■ Exercise details ■
For each line that holds "three", copy the line out.

■ Data segment ■
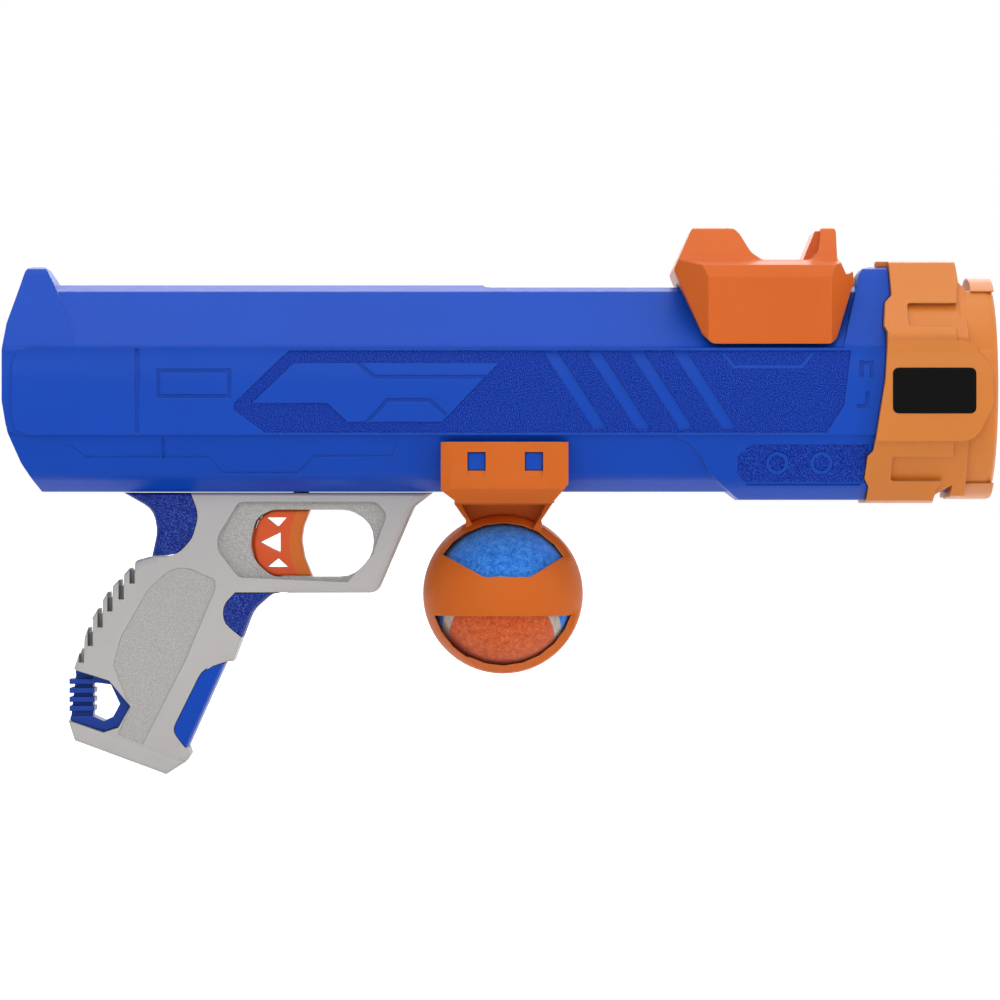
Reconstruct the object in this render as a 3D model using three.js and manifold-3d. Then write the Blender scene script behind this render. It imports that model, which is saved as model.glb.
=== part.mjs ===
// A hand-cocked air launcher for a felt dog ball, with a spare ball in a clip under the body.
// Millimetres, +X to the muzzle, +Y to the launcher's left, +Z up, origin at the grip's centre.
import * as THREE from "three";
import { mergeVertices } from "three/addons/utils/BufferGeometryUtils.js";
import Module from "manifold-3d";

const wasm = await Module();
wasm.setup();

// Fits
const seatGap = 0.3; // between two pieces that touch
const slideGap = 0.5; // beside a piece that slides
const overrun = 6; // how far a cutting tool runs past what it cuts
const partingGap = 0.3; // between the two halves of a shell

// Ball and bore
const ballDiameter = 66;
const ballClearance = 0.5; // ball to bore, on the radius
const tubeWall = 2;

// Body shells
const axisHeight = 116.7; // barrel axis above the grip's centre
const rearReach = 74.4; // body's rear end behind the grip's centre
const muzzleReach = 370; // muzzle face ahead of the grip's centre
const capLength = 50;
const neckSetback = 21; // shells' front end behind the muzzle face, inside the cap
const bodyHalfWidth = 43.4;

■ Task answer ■
Reconstruct the object in this render as a 3D model using three.js and manifold-3d. Then write the Blender scene script behind this render. It imports that model, which is saved as model.glb.
import * as THREE from "three";
import { mergeVertices } from "three/addons/utils/BufferGeometryUtils.js";